- **Stated exercise**:
Find each line with "frame" and copy it.

- **Information shown**:

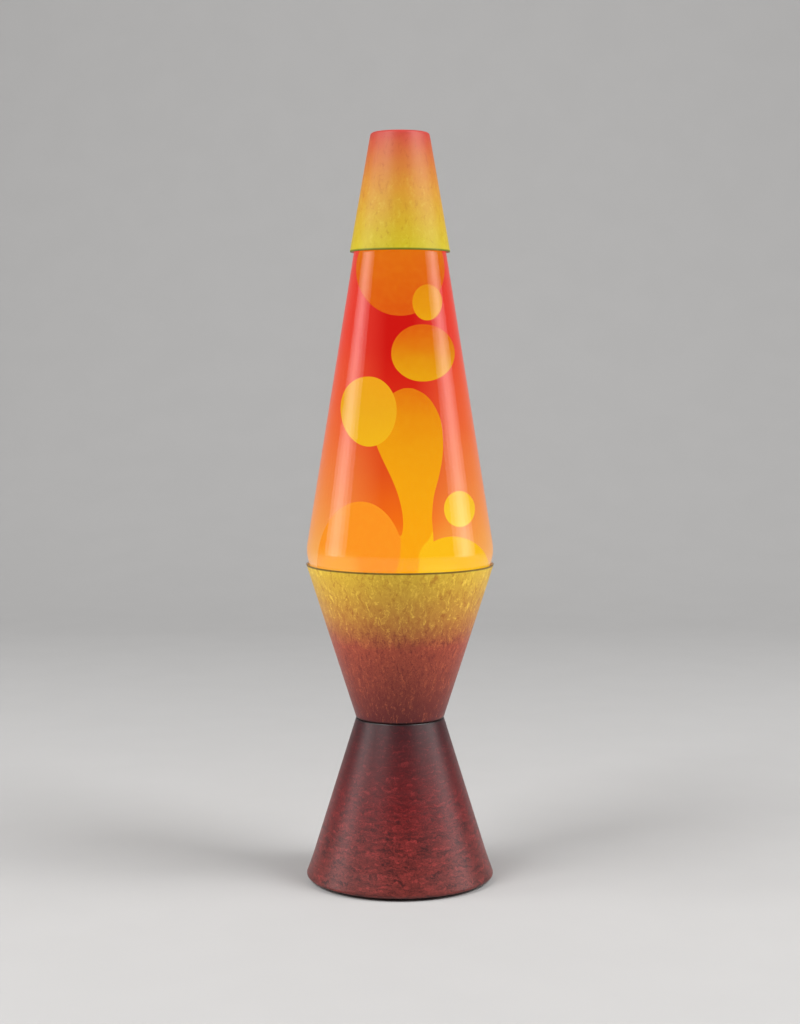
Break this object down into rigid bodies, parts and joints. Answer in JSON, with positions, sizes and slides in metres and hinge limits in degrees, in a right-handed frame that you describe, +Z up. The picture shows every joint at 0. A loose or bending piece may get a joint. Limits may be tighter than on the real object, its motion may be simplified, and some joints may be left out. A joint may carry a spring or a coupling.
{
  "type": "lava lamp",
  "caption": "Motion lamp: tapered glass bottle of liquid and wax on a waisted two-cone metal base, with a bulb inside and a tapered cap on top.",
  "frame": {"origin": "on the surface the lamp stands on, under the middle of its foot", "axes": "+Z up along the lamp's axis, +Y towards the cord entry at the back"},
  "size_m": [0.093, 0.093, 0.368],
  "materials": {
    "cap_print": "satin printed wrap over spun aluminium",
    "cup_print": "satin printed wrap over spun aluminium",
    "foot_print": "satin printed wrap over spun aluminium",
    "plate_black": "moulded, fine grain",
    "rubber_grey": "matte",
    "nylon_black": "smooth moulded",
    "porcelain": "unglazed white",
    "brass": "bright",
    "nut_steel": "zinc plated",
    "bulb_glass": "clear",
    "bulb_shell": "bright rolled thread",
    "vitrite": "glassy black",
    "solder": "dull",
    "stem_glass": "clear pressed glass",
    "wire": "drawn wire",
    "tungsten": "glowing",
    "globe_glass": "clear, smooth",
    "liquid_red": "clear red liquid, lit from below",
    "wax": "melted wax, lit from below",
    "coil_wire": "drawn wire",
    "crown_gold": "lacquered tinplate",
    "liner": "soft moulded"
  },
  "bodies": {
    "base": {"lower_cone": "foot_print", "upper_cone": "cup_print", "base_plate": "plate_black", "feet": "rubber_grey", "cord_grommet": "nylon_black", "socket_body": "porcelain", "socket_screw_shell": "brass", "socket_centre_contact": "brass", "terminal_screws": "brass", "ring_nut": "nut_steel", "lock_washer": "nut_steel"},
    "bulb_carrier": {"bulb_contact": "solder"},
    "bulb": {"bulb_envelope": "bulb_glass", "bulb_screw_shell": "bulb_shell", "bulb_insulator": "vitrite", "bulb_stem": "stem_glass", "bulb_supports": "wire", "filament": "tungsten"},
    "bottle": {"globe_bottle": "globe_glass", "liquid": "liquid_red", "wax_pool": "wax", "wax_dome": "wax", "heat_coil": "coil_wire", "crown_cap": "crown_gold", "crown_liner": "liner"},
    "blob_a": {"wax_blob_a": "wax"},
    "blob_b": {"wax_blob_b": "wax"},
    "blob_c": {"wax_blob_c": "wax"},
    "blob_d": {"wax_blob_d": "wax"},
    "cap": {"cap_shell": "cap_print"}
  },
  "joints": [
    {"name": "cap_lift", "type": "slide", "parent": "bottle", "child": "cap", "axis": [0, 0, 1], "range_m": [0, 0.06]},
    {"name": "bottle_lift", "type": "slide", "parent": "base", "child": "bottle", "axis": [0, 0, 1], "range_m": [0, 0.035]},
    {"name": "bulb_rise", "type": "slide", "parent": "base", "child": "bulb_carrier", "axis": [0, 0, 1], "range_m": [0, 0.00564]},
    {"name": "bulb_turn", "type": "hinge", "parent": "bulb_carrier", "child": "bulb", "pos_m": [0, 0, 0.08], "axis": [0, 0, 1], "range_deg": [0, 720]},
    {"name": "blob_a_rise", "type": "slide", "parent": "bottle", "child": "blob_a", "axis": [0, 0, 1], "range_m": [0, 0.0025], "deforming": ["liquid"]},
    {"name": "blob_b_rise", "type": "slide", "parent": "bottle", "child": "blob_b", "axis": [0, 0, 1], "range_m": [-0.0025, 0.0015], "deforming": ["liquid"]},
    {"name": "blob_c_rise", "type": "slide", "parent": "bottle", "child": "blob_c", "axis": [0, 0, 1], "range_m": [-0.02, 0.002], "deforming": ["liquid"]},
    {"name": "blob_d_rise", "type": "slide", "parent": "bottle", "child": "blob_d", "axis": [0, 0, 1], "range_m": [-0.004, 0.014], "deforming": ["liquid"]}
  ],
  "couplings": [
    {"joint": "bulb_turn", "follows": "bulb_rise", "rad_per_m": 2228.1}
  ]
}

- **Problem solution**:
Break this object down into rigid bodies, parts and joints. Answer in JSON, with positions, sizes and slides in metres and hinge limits in degrees, in a right-handed frame that you describe, +Z up. The picture shows every joint at 0. A loose or bending piece may get a joint. Limits may be tighter than on the real object, its motion may be simplified, and some joints may be left out. A joint may carry a spring or a coupling.
  "frame": {"origin": "on the surface the lamp stands on, under the middle of its foot", "axes": "+Z up along the lamp's axis, +Y towards the cord entry at the back"},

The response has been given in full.